Leslie Gordon: Yeah. One was about the incident management support that CISA provides to the sector. It provides support, as I described earlier, but it hasn’t done a capabilities assessment for one of its emergency support functions. And really, what we want to see is that CISA goes back and looks at all the resources there to support and help restore function after an incident. So we want them to identify what their resources are, what the existing capabilities are in the federal government and through the private sector owner operators. Look at where the gaps are, so they can identify where mutual aid or other resources are needed. Our third recommendation is to update its sector specific plan. The sector specific plan flows from the National Infrastructure Protection Plan, and it’s just focused on the communication sector. The current plan is from 2015. And DHS set a standard for itself to update the sector specific plan every four years. So you can see it’s out of date. It’s important to update the sector specific plan to capture new and emerging threats, cyber threats are ever changing. And also to capture the new responsibilities it has a sector risk management agency.
Tom Temin: And getting back to that first recommendation that they review the effectiveness of their support, do they have metrics that would be able to allow them to measure it?
Leslie Gordon: No. CISA hasn’t developed any metrics. As I said, it’s important to have metrics to set targets and determine how well the programs are working. Metrics could include something like the level of participation of large and small telecom, private sector owner operators. We heard from an association of the smaller telecom owner operators that they’re not always well represented in the programs and trainings.
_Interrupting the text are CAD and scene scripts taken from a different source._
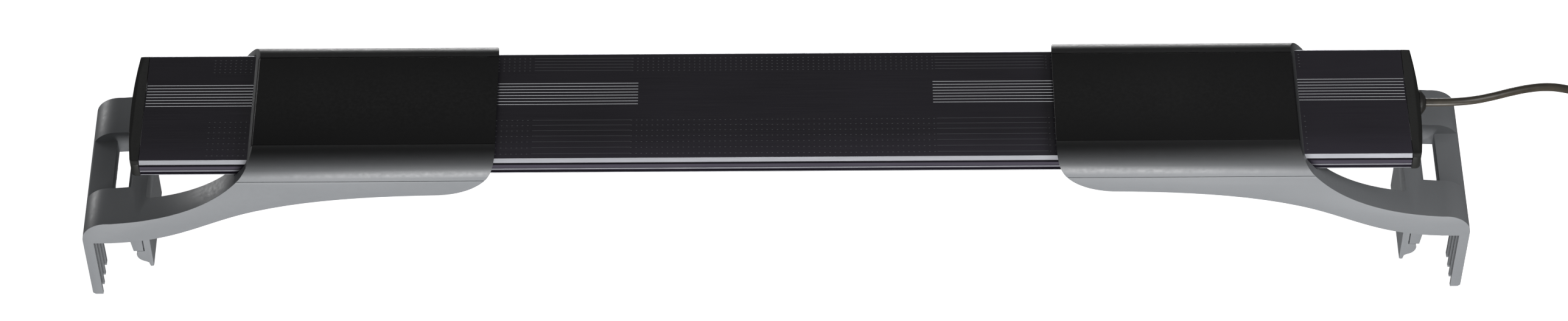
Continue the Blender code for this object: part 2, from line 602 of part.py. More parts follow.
def brackets(plastic, gloss):
    """Both bracket assemblies, each on an empty that slides along the bar."""
    for name, sign in (("left", -1), ("right", 1)):
        slide = joint_empty(f"{name}_bracket_slide_axis", (sign * 0.2370, 0.0, 0.1106))
        flex = joint_empty(f"{name}_clip_flex_axis", (sign * CLIP_PIVOT[0], 0.0, CLIP_PIVOT[1]), slide)
        attach(bracket(name, sign, plastic), slide)
        attach(sleeve_cover(name, sign, gloss), slide)
        attach(glass_clip(name, sign, plastic), flex)


def main():
    """Build the whole light."""
    clear_scene()
    anodised = material("anodised_aluminium", (0.016, 0.015, 0.022), 0.38, 0.85)
    board = material("white_board", (0.80, 0.80, 0.76), 0.45)
    clear = material("clear_acrylic", (0.92, 0.95, 0.96), 0.06, Transmission_Weight=0.9, IOR=1.49)
    cap_plastic = material("black_cap_plastic", (0.012, 0.012, 0.012), 0.55)
    silicone = material("grey_silicone", (0.30, 0.31, 0.32), 0.6)
    steel = material("screw_steel", (0.55, 0.55, 0.56), 0.3, 1.0)
    plastic = material("grey_bracket_plastic", (0.196, 0.204, 0.214), 0.46)
    gloss = material("black_cover_plastic", (0.008, 0.008, 0.008), 0.30)
    jacket = material("cord_jacket", (0.045, 0.038, 0.028), 0.40)
    red = material("red_wire", (0.50, 0.02, 0.02), 0.45)
    black = material("black_wire", (0.02, 0.02, 0.02), 0.45)
    green = material("terminal_plastic", (0.55, 0.55, 0.52), 0.5)
    nickel = material("nickel_plate", (0.70, 0.69, 0.66), 0.22, 1.0)

    bar_housing(anodised)
    led_boards(board)
    board_screws(steel)
    wires(red, black)
    terminal_block(green)
    lens_cover(clear)
    end_caps(cap_plastic, silicone, steel)
    cable_gland(cap_plastic)
    cord(jacket, black, black, nickel)
    brackets(plastic, gloss)


main()
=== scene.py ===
"""Looks of the LED aquarium light: its materials, printed marks, lead, floor, light and camera.

Everything is in metres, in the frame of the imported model: +X along the bar, -Y front, +Z up.
"""

import math

import bmesh
import bpy
from mathutils import Matrix, Vector


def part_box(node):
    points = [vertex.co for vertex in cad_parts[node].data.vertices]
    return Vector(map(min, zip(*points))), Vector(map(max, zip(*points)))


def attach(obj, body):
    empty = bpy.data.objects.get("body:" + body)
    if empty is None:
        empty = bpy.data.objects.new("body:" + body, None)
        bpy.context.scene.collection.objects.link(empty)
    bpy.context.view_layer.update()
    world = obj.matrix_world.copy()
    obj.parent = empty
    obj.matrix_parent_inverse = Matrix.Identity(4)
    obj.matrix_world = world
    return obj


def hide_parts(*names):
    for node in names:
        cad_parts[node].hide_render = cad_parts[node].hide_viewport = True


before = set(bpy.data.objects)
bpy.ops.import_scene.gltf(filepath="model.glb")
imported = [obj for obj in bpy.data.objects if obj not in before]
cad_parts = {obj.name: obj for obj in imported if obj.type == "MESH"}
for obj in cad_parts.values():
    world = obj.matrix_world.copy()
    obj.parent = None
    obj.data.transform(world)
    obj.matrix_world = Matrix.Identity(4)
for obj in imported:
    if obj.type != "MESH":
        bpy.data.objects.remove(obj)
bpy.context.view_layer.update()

BAR_LOW, BAR_HIGH = (Vector(corner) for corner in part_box("bar_housing"))


# ---- camera ---------------------------------------------------------------------------------------------------

CAMERA_ELEVATION = math.radians(51.0)
CAMERA_ROLL = math.radians(-0.33)
CAMERA_TARGET = Vector((0.0049, 0.0037, 0.0600))
CAMERA_DISTANCE = 2.712
CAMERA_LENS = 102.7


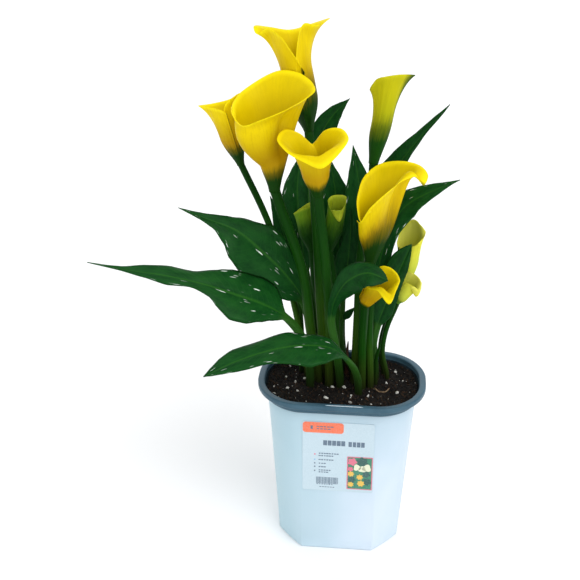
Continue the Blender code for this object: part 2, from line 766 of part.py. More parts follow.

So really measuring how the breadth of engagement across the private sector. Another metric could look at best practices that have been implemented, or who’s participating in the trainings that are being offered. And ultimately, we’d like to see a metric that measures whether there’s been an increase or decrease in security breaches, for example.
Tom Temin: And were you able to get any sense of what actually goes on with respect to interruptions or dangers in the communication sector? It seems like the most common occurrence is bad weather knocks out power to have distribution center or physical destruction as opposed to cyber.
Leslie Gordon: So there are a number of incidents that have happened recently. In 2017, Hurricane Maria knocked out 96% of cell sites and equipment for voice and data in Puerto Rico. But we’ve also seen things that happen like the December 2020 bombing in Nashville, that destroyed power infrastructure. CISA did step in and work with law enforcement to support recovery and restoration in that case.
Tom Temin: Yes, so the threats are real then, aren’t they?
Leslie Gordon: Absolutely. The threats are physical, they are cyber related. And those cyber related threats are ever changing. In 2021, DHS and FBI put out an advisory about the trick bot, and this is where hackers take over devices in order to get them to spread malicious malware or spyware into systems. And that would just be devastating if it was generalized in a region or even with a large private sector owner operator.
Tom Temin: Yeah, imagine the junk calls we’d get if that was the case. And did you find that CISA generally agreed with your recommendations?
Leslie Gordon: CISA concurred with all of our recommendations. And in the case of updating the sector specific plan and developing matrix, I think there are steps underway to do this. They told us they’d be finishing up and addressing these recommendations in the calendar year 2022.
Tom Temin: Leslie Gordon is an acting director at the Government Accountability Office. Thanks so much for joining me.